[SHORT EXERCISE] Only a number is wanted: how many lines of the entries include the string "joints"?
##########
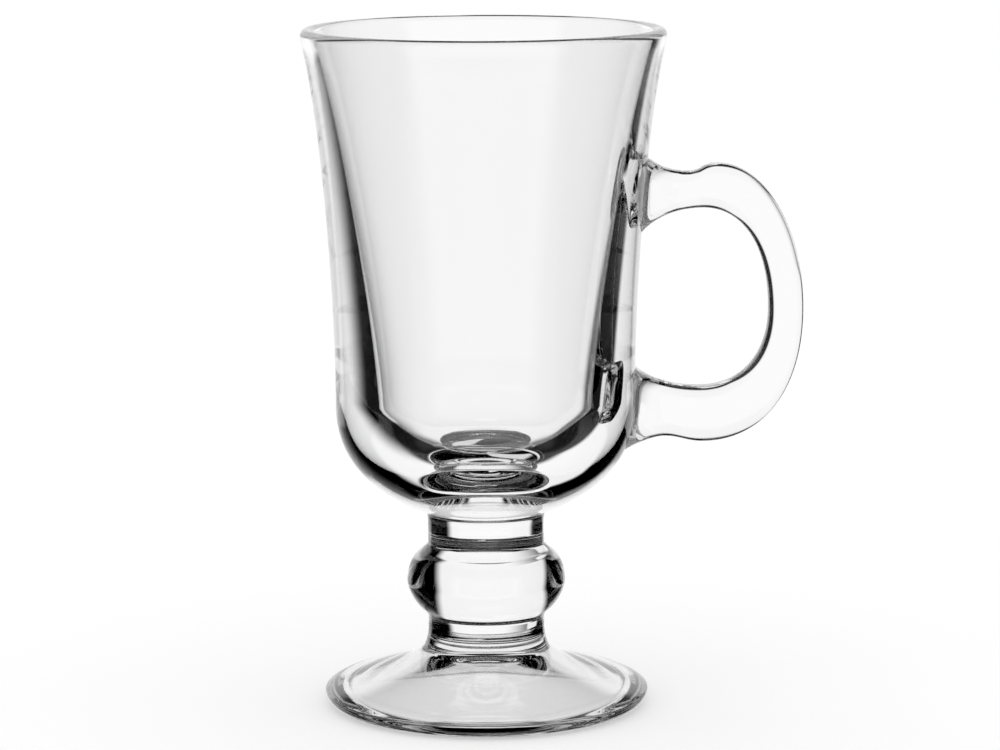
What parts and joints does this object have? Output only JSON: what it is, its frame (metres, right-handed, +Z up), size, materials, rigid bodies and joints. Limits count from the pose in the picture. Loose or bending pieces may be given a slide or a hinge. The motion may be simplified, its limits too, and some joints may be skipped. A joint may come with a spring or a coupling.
{
  "type": "irish coffee glass mug",
  "caption": "Footed clear glass mug with a flared thick-walled bowl, a short stem with a round knop, a broad foot and a flat-sided loop handle.",
  "frame": {"origin": "on the mug's axis, in the plane of the foot's resting ring", "axes": "+Z up the axis towards the rim, +X towards the handle, +Y across the mug away from the picture's camera"},
  "size_m": [0.1058, 0.0768, 0.1446],
  "materials": {
    "bowl_glass": "clear soda-lime glass, fire-polished",
    "upper_stem_glass": "clear soda-lime glass, fire-polished",
    "knop_glass": "clear soda-lime glass, fire-polished",
    "lower_stem_glass": "clear soda-lime glass, fire-polished",
    "foot_glass": "clear soda-lime glass, fire-polished, slightly wavy at the edge",
    "handle_glass": "clear soda-lime glass, fire-polished"
  },
  "bodies": {
    "root": {"bowl": "bowl_glass", "upper_stem": "upper_stem_glass", "knop": "knop_glass", "lower_stem": "lower_stem_glass", "foot": "foot_glass", "handle": "handle_glass"}
  },
  "joints": []
}
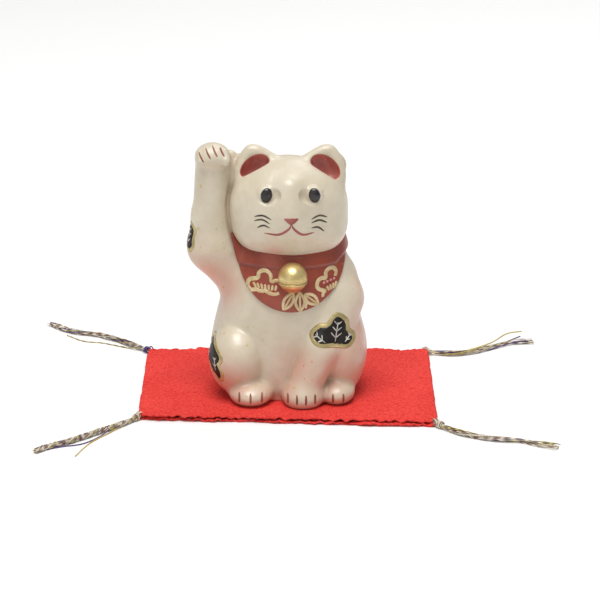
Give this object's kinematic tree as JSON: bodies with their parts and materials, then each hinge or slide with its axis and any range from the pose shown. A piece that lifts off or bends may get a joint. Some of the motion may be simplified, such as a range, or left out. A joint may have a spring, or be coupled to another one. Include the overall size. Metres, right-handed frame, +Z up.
{
  "type": "beckoning cat figurine",
  "caption": "Seated pottery cat with a raised forepaw, red bib and gold bell, standing on a small red crepe mat with thread tassels at its corners.",
  "frame": {"origin": "bottom centre of the mat, on the surface it lies on", "axes": "+X to the viewer's right, +Y away from the viewer towards the cat's back, +Z up"},
  "size_m": [0.1871, 0.1399, 0.094],
  "materials": {
    "pearl_glaze": "pearly cream-white glaze with fine gold flecks, pink shading and painted black patches outlined in gold",
    "bib_enamel": "brick-red enamel with raised gold line drawing",
    "bell_gold": "bright gold painted over clay, slightly hammered",
    "red_crepe": "bright red silk-like crepe with a fine pebbled grain",
    "wadding": "thin white wadding, hidden inside the mat",
    "red_thread": "red sewing thread, hidden in the hem",
    "tassel_thread": "mixed cream, purple, maroon and yellow threads"
  },
  "bodies": {
    "mat": {"mat_bottom_cloth": "red_crepe", "mat_wadding": "wadding", "seam_thread": "red_thread", "mat_top_cloth": "red_crepe", "knot_front_left": "tassel_thread", "knot_front_right": "tassel_thread", "knot_back_right": "tassel_thread", "knot_back_left": "tassel_thread"},
    "cat": {"cat_body": "pearl_glaze", "raised_arm": "pearl_glaze", "collar_bib": "bib_enamel", "bell": "bell_gold"},
    "tassel_front_left": {"tassel_front_left": "tassel_thread"},
    "tassel_front_right": {"tassel_front_right": "tassel_thread"},
    "tassel_back_right": {"tassel_back_right": "tassel_thread"},
    "tassel_back_left": {"tassel_back_left": "tassel_thread"}
  },
  "joints": [
    {"name": "cat_lift", "type": "slide", "parent": "mat", "child": "cat", "axis": [0, 0, 1], "range_m": [0, 0.03]},
    {"name": "tassel_front_left_swing", "type": "hinge", "parent": "mat", "child": "tassel_front_left", "pos_m": [-0.0531, -0.03287, 0.0012], "axis": [0, 0, 1], "range_deg": [-25, 25]},
    {"name": "tassel_front_right_swing", "type": "hinge", "parent": "mat", "child": "tassel_front_right", "pos_m": [0.05306, -0.03992, 0.0012], "axis": [0, 0, 1], "range_deg": [-25, 25]},
    {"name": "tassel_back_right_swing", "type": "hinge", "parent": "mat", "child": "tassel_back_right", "pos_m": [0.05307, 0.03791, 0.0012], "axis": [0, 0, 1], "range_deg": [-25, 25]},
    {"name": "tassel_back_left_swing", "type": "hinge", "parent": "mat", "child": "tassel_back_left", "pos_m": [-0.05306, 0.03992, 0.0012], "axis": [0, 0, 1], "range_deg": [-25, 25]}
  ]
}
##########
[FULL ANSWER] 3